Yup, that's a Super Bowl quarterback.
Posted by Stephen at 1:35 PM
Monday, January 28, 2008
I’ve seen some nutty shit in the last few days (Hmm. There’s got to be a better way to say that.) I’ve seen some crazy stuff lately. (Much better!) Some of these wacky events I started writing about - very briefly, as you'll see - and never finished. If nothing else, it's an opportunity for me to rip on me. Lord knows I deserve it.
I have no idea where I saw this, but I remember being…put off.

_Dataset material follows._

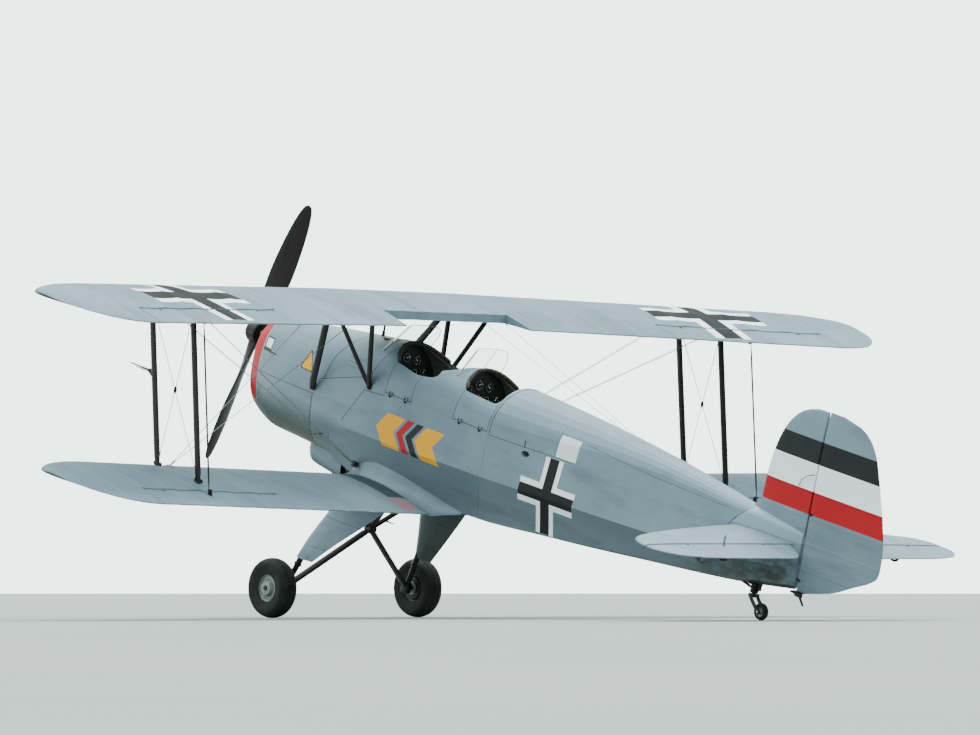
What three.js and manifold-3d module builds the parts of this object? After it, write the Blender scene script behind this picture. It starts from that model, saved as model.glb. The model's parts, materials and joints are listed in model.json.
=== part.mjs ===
// A two-seat open-cockpit training biplane, standing on its wheels and tail wheel.
// Everything is drawn on the level airframe: millimetres, x forward, y to port, z up, with the
// origin on the propeller shaft. The last group pitches it nose-up onto its three wheels.

import * as THREE from 'three';
import { mergeVertices } from 'three/addons/utils/BufferGeometryUtils.js';
import Module from 'manifold-3d';

const wasm = await Module();
wasm.setup();

// Driving dimensions
const PARKED_PITCH_DEG = 15.45;
const SEAT_GAP = 0.4;
const RUN_GAP = 7;
const WALL = 22;
const COWL_SKIN = 8;
const LIP_DEPTH = 27;

const SWEEP_DEG = 11.3;
const WING_CHORD = 1000;
const WING_RISE = 0.0165;
const TIP_RUN = 560;
const TIP_LIFT = 50;
const UPPER = { rootY: 570, leX: -1225, leZ: 550, dihedral: 1.54, halfSpan: 3700, tipAt: 0.35 };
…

This week's issue of Sports Illustrated -- the one with Brett Favre setting up to pass, a snowstorm camouflaging him, and the words "Totally Cool'' ribboned across the cover -- arrived at the biggest newsstand in Green Bay, Bosse's Newsstand and Smoke Shop, on Thursday at around 8 a.m. A crowd stretching around the block waited, some arriving at 6 a.m., for the 1,000 copies to arrive, and when they did, the deliveryman had a police escort into the store, and some fans chanted, "Go, Pack Go!'' It took about two hours for the magazines to sell out. The store had to turn about 100 people away.
Really? Ugh. What can be said about this? What type of deviant fan do you have to be to line up for a copy of Sports Illustrated 2 hours before a store opens? Rereading this now makes me glad the Packers lost.
I wish I had the addresses of each of the 1,000 or so people who were waiting in line that morning so I could send them Favre’s NFC Championship game stats once a week for a least a year.
Suuuuuuuure….it might get a little expensive, but I’ve got a job right? If I’m not buying flowers for Lauren with my money I might as well be sending envelopes stuffed with 19/35, 236 yards, 2 touchdowns and 2 interceptions to dumbass Packers’ fans. Hell, I’d probably put the 2 interceptions in bold like that. Pretty vindictive, huh?
These are probably the same people who sat in line waiting to see Meet The Spartans while There Will Be Blood shows in a half-empty theater down the hall. Stupid fucking Americans.